In this section the performance of the monthly forecasting system is assessed by two skill scores: the correlation coefficients of the geopotential height anomalies (deviation from the climatological norms) between the ensemble mean of the forecasts and analysis, and the root-mean-square (RMS) error of the geopotential height at 500 hPa. As discussed in the introduction, these scores are probably not the most suitable for assessing probabilistic forecasts after 10 days, but they are the most widely used for evaluating medium-range weather forecasting and they were used in previous papers on monthly forecasting (see, e.g., Miyakoda et al. 1986; Déqué and Royer 1992; Brankovic et al. 1988).
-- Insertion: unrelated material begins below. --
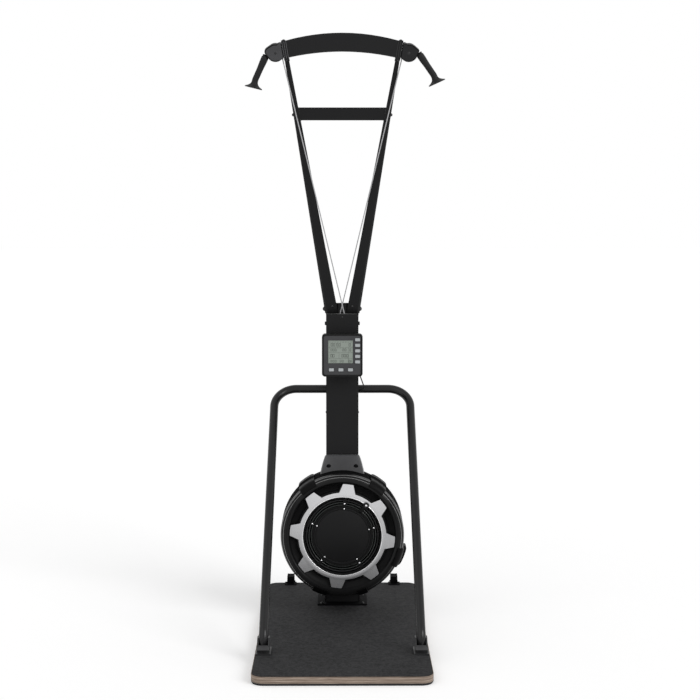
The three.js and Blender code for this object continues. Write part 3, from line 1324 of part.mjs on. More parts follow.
function housingFront(name, sign) {
  const shell = housingShell(name, sign, -HOUSING_HALF_DEPTH, -SEAT_GAP / 2);
  const at = (y) => point(sign * PULLEY_HALF_SPREAD, y, 0);
  const bore = rod(at(-HOUSING_HALF_DEPTH - CUT_OVERRUN), at(0), PULLEY_PIN_RADIUS + SEAT_GAP);
  return leaned(cut(shell, bore));
}

// The rear shell carries the axle pin, with the head of its screw in front of the front shell
function housingRear(name, sign) {
  const shell = housingShell(name, sign, SEAT_GAP / 2, HOUSING_HALF_DEPTH);
  const at = (y) => point(sign * PULLEY_HALF_SPREAD, y, 0);
  const headBack = -HOUSING_HALF_DEPTH - SEAT_GAP;
  const headFront = headBack - HOUSING_SCREW_THICK;
  const pin = rod(at(headFront), at(HOUSING_HALF_DEPTH - HOUSING_WALL / 2), PULLEY_PIN_RADIUS);
  return leaned(joined(shell, pin, rod(at(headFront), at(headBack), HOUSING_SCREW_RADIUS)));
}

// Drive cord: over the head pulley, down in front of the arms, through the ledge and round its drum
function driveCord(name, sign) {
  const stations = [];
  const arcSteps = 4 * CORNER_STEPS;
  const inner = innerAngle(name, sign);
  for (let k = 0; k <= arcSteps; k += 1) {
    const spot = onPulley(sign, THREE.MathUtils.lerp(tailAngle(sign), inner, k / arcSteps));
    stations.push(fromHead(spot.x, spot.y, spot.z));
  }
  stations.push(cordHole(name, sign));
  for (let k = 0; k <= arcSteps; k += 1) {
    const angle = (k / arcSteps) * Math.PI;
    const x = DRUM_CORD_RADIUS * Math.cos(angle);
    stations.push(point(x, drumCordY[name], FAN_CENTRE_HEIGHT - DRUM_CORD_RADIUS * Math.sin(angle)));
  }
  return tube(stations, CORD_RADIUS, CORD_SIDES);
}

function cordTail(sign) {
  const from = tailPoint(sign, SEAT_GAP);
  const to = tailPoint(sign, TAIL_LENGTH - CORD_RADIUS / 2 - SEAT_GAP);
  return rod(fromHead(from.x, from.y, from.z), fromHead(to.x, to.y, to.z), CORD_RADIUS, CORD_SIDES);
}

// Handle: a waisted grip, bent near its lower end, with a flared guard
function handle(sign, leanDegrees) {
  const flareStart = HANDLE_LENGTH - HANDLE_FLARE_LENGTH;
  const outline = [
    [0, 0],
    [HANDLE_TOP_RADIUS - HANDLE_EDGE, 0],
    [HANDLE_TOP_RADIUS, HANDLE_EDGE],
    [HANDLE_TOP_RADIUS, HANDLE_SHOULDER],
    [HANDLE_WAIST_RADIUS, HANDLE_WAIST_AT],
    [HANDLE_WAIST_RADIUS, flareStart],
    [HANDLE_NECK_RADIUS, HANDLE_LENGTH - HANDLE_NECK_RISE],
    [HANDLE_BELL_RADIUS, HANDLE_LENGTH - HANDLE_BELL_RISE],
    [HANDLE_FLARE_RADIUS, HANDLE_LENGTH - HANDLE_RIM],
    [HANDLE_FLARE_RADIUS, HANDLE_LENGTH],
    [HANDLE_FLARE_RADIUS - HANDLE_RIM, HANDLE_LENGTH],
    [HANDLE_WAIST_RADIUS, HANDLE_LENGTH - HANDLE_DISH],
    [0, HANDLE_LENGTH - HANDLE_DISH],
  ];
  const lean = THREE.MathUtils.degToRad(leanDegrees);
  const back = THREE.MathUtils.degToRad(HANDLE_BACK_DEG);
  const flat = Math.cos(back);
  const axis = point(sign * Math.sin(lean) * flat, Math.sin(back), -Math.cos(lean) * flat);
  const upward = new THREE.Vector3(0, 1, 0);
  const top = tailPoint(sign, TAIL_LENGTH);
  const grip = turnedAboutY(outline, 0, 0, ROD_SIDES);
  grip.applyQuaternion(new THREE.Quaternion().setFromUnitVectors(upward, axis));
  const start = fromHead(top.x, top.y, top.z);
  const bend = axis.clone().multiplyScalar(HANDLE_BEND_AT);
  const turn = sign * THREE.MathUtils.degToRad(HANDLE_BEND_DEG);
  const spots = grip.attributes.position;
  const spot = new THREE.Vector3();
  for (let k = 0; k < spots.count; k += 1) {
    spot.fromBufferAttribute(spots, k).sub(bend);
    if (spot.dot(axis) > 0) {
      spot.applyAxisAngle(upward, turn).add(bend);
      spots.setXYZ(k, spot.x, spot.y, spot.z);
    }
  }
  return grip.translate(start.x, start.y, start.z);
}

const handleLean = { left: HANDLE_LEFT_LEAN_DEG, right: HANDLE_RIGHT_LEAN_DEG };
for (const { name, sign } of sides) {
  place(`head_pulley_${name}`, headPulley(sign), blackPlastic);
  place(`pulley_housing_front_${name}`, housingFront(name, sign), darkGrey);
  place(`pulley_housing_rear_${name}`, housingRear(name, sign), darkGrey);
  place(`drive_cord_${name}`, driveCord(name, sign), cordGrey);
  place(`cord_tail_${name}`, cordTail(sign), cordGrey);
  place(`handle_${name}`, handle(sign, handleLean[name]), rubber);
}

// Monitor: two case shells round the display window and the buttons, on a bracket with a tilt pin
const MONITOR_BACK_Y = MAST_FRONT_Y - MONITOR_STANDOFF;
const MONITOR_SPLIT_Y = MONITOR_BACK_Y - MONITOR_REAR_DEPTH;
const MONITOR_FRONT_Y = MONITOR_SPLIT_Y - MONITOR_FRONT_DEPTH;
const MONITOR_PIVOT_Y = MONITOR_BACK_Y + MONITOR_PIVOT_REACH;
const BUTTON_BACK_Y = MONITOR_FRONT_Y + MONITOR_WALL + SEAT_GAP;

const buttons = [];
for (let k = 0; k < SIDE_BUTTONS; k += 1) {
  buttons.push({ name: `side_${k + 1}`, x: SIDE_BUTTON_X, z: SIDE_BUTTON_TOP - k * SIDE_BUTTON_PITCH });
}
for (let k = 0; k < FOOT_BUTTONS; k += 1) {
  buttons.push({ name: `foot_${k + 1}`, x: k * FOOT_BUTTON_PITCH - FOOT_BUTTON_LEFT, z: -FOOT_BUTTON_DROP });
}

function buttonBlock(width, height, corner, near, far, { x, z }) {
  return upright(roundedRectangle(width, height, corner), near, far, 1).translate(x, 0, z);
}

// An open box with rounded corners: its wall is at the near face or at the far face
function caseShell(near, far, open) {
  const whole = upright(roundedRectangle(MONITOR_WIDTH, MONITOR_HEIGHT, MONITOR_CORNER), near, far);
  const width = MONITOR_WIDTH - 2 * MONITOR_WALL;
  const height = MONITOR_HEIGHT - 2 * MONITOR_WALL;
  const inner = roundedRectangle(width, height, MONITOR_CORNER - MONITOR_WALL);
  return cut(whole, upright(inner, open[0], open[1]));
}

function monitorFrontCase() {
  const wallBack = MONITOR_FRONT_Y + MONITOR_WALL;
  const far = MONITOR_SPLIT_Y - SEAT_GAP;
  const shell = caseShell(MONITOR_FRONT_Y, far, [wallBack, far + CUT_OVERRUN]);
  const through = [MONITOR_FRONT_Y - CUT_OVERRUN, wallBack + CUT_OVERRUN];
  const opening = box([-SCREEN_LEFT, SCREEN_RIGHT], through, [-SCREEN_BOTTOM, SCREEN_TOP]);
  const width = BUTTON_WIDTH + 2 * RUN_GAP;
  const height = BUTTON_HEIGHT + 2 * RUN_GAP;
  const corner = BUTTON_CORNER + RUN_GAP;
  const holes = buttons.map((at) => buttonBlock(width, height, corner, through[0], through[1], at));
  return cut(shell, opening, ...holes).translate(0, 0, MONITOR_LEVEL);
}

// A flat outline from a straight edge to a round end about the tilt pin
function pinLug(edge, way) {
  const lug = new THREE.Shape();
  lug.moveTo(edge, -way * MONITOR_EAR_HALF);
  lug.lineTo(MONITOR_PIVOT_Y, -way * MONITOR_EAR_HALF);
  const from = (-way * Math.PI) / 2;
  lug.absarc(MONITOR_PIVOT_Y, 0, MONITOR_EAR_HALF, from, from + Math.PI, false);
  lug.lineTo(edge, way * MONITOR_EAR_HALF);
  return lug;
}

function monitorRearCase() {
  const wallFront = MONITOR_BACK_Y - MONITOR_WALL;
  const near = MONITOR_SPLIT_Y;
  const shell = caseShell(near, MONITOR_BACK_Y, [near - CUT_OVERRUN, wallFront]);
  const outer = MONITOR_BRACKET_HALF - MONITOR_EAR_THICK - RUN_GAP;
  const inner = outer - MONITOR_EAR_THICK;
  const lug = pinLug(MONITOR_BACK_Y - MONITOR_WALL / 2, 1);
  const at = (x) => point(x, MONITOR_PIVOT_Y, 0);
  const bore = rod(at(-MONITOR_BRACKET_HALF), at(MONITOR_BRACKET_HALF), MONITOR_PIN_RADIUS + RUN_GAP);
  const body = joined(shell, sideways(lug, inner, outer), sideways(lug, -outer, -inner));
  return cut(body, bore).translate(0, 0, MONITOR_LEVEL);
}

function screenWindow() {
  const lap = MONITOR_WALL;
  const y = [BUTTON_BACK_Y, BUTTON_BACK_Y + SCREEN_THICK];
  const pane = box([-SCREEN_LEFT - lap, SCREEN_RIGHT + lap], y, [-SCREEN_BOTTOM - lap, SCREEN_TOP + lap]);
  return pane.translate(0, 0, MONITOR_LEVEL);
}

function monitorButton(at) {
  const near = MONITOR_FRONT_Y - BUTTON_PROUD;
  const cap = buttonBlock(BUTTON_WIDTH, BUTTON_HEIGHT, BUTTON_CORNER, near, near + BUTTON_LENGTH, at);
  const width = BUTTON_WIDTH + 2 * BUTTON_FLANGE;
  const height = BUTTON_HEIGHT + 2 * BUTTON_FLANGE;
  const far = BUTTON_BACK_Y + BUTTON_FLANGE_THICK;
  const flange = buttonBlock(width, height, BUTTON_CORNER, BUTTON_BACK_Y, far, at);
  return joined(cap, flange).translate(0, 0, MONITOR_LEVEL);
}

// Bracket on the mast: a plate, two ears and the tilt pin between them
function monitorBracket() {
  const plateBack = MAST_FRONT_Y - SEAT_GAP;
  const plateFront = plateBack - MONITOR_WALL;
  const foot = MONITOR_PLATE_FOOT - MONITOR_LEVEL;
  const half = MONITOR_BRACKET_HALF;
  const plate = box([-half, half], [plateFront, plateBack], [foot, MONITOR_PLATE_TOP - MONITOR_LEVEL]);
  const ear = pinLug(plateFront + MONITOR_WALL / 2, -1);
  const inner = half - MONITOR_EAR_THICK;
  const at = (x) => point(x, MONITOR_PIVOT_Y, 0);
  const head = half + MONITOR_PIN_HEAD_THICK;
  return joined(
    plate,
    sideways(ear, inner, half),
    sideways(ear, -half, -inner),
    rod(at(-head), at(head), MONITOR_PIN_RADIUS),
    rod(at(-head), at(-inner), MONITOR_PIN_HEAD_RADIUS),
    rod(at(inner), at(head), MONITOR_PIN_HEAD_RADIUS),
  ).translate(0, 0, MONITOR_LEVEL);
}

// Sensor cable: from the monitor's foot in a loose bend to the mast's right side
function sensorCable() {
  const foot = MONITOR_LEVEL - MONITOR_HEIGHT / 2 - SEAT_GAP;
  const exitY = MONITOR_FRONT_Y + SENSOR_CABLE_EXIT_DEPTH;
  const entryY = MAST_FRONT_Y + SENSOR_CABLE_ENTRY_DEPTH;
  const middle = (SENSOR_CABLE_EXIT_HALF + SENSOR_CABLE_OUT_HALF) / 2;
  const curve = new THREE.CatmullRomCurve3([
    point(SENSOR_CABLE_EXIT_HALF, exitY, foot),
    point(middle, exitY, foot - SENSOR_CABLE_SAG),
    point(SENSOR_CABLE_OUT_HALF, MAST_FRONT_Y, foot - SENSOR_CABLE_DROP),
    point(MAST_HALF + 2 * SENSOR_CABLE_RADIUS, entryY, foot - SENSOR_CABLE_ENTRY_DROP),
  ]);
  const stations = curve.getPoints(4 * CORNER_STEPS);
  stations.push(point(MAST_HALF + SEAT_GAP, entryY, foot - SENSOR_CABLE_ENTRY_DROP));
  return tube(stations, SENSOR_CABLE_RADIUS, CORD_SIDES);
}

place('monitor_front_case', monitorFrontCase(), blackPlastic);
place('monitor_rear_case', monitorRearCase(), blackPlastic);
place('screen_window', screenWindow(), screenGrey);
for (const button of buttons) {
  place(`button_${button.name}`, monitorButton(button), buttonGrey);
}
place('monitor_bracket', monitorBracket(), powderCoat);
place('sensor_cable', sensorCable(), rubber);

export default machine;
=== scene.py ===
"""Ski trainer machine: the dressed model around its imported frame.

Every piece is a surface worked out with numpy in the machine's frame, in metres, or a node of the frame
with a procedural finish and an edge bevel. Run as a script; the frame is loaded at the top.
"""

import math

import bmesh
import bpy
import numpy as np
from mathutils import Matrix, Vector


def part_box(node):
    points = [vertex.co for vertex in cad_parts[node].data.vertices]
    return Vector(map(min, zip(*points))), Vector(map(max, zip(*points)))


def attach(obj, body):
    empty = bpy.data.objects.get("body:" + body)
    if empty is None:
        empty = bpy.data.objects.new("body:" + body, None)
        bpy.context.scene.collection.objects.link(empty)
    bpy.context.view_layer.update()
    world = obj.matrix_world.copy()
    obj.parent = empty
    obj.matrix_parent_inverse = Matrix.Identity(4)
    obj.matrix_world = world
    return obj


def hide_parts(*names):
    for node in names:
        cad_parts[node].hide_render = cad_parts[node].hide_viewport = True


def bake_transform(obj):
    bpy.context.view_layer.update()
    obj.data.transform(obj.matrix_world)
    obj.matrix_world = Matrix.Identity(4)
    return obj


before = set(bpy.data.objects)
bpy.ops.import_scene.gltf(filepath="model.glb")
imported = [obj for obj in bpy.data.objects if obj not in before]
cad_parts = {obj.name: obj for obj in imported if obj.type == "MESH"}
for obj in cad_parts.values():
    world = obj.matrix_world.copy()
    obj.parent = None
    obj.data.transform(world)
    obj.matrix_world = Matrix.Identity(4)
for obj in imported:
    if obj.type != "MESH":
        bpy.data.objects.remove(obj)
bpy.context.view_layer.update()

bl_info = {
    "name": "Ski trainer machine",
    "version": (1, 0, 0),
    "blender": (4, 5, 0),
    "location": "3D View > Sidebar > Ski trainer",
    "description": "Builds and finishes the pieces of a standing ski trainer machine",
    "category": "Object",
}

SIDES = {"left": -1, "right": 1}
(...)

For all 45 cases, the anomaly correlation and RMS scores of the ensemble mean were calculated. The scores obtained during the first 10 days of the forecast are slightly lower than those obtained with the operational ECMWF EPS, but the difference is small (not shown). Figure 3 displays the scores of the ensemble mean for all the 45 cases over the Northern Hemisphere extratropics (north of 30°N). Each line represents one individual case, and the dark line represents the mean over the 45 cases. Murphy and Epstein (1989) have shown that forecasts with an anomaly correlation larger than 0.5 are skillful relative to climatology. An anomaly correlation of 0.5 was reached between days 7 and 21, and on average at day 10. The linear correlation diminished quite sharply after day 10 and reached 0.3 around day 13 on average. The RMS error of the ensemble mean (full line in bottom panel of Fig. 3) reached climatology around day 15, suggesting that there was little *deterministic* skill in the monthly forecasting system after about 15 days of forecast.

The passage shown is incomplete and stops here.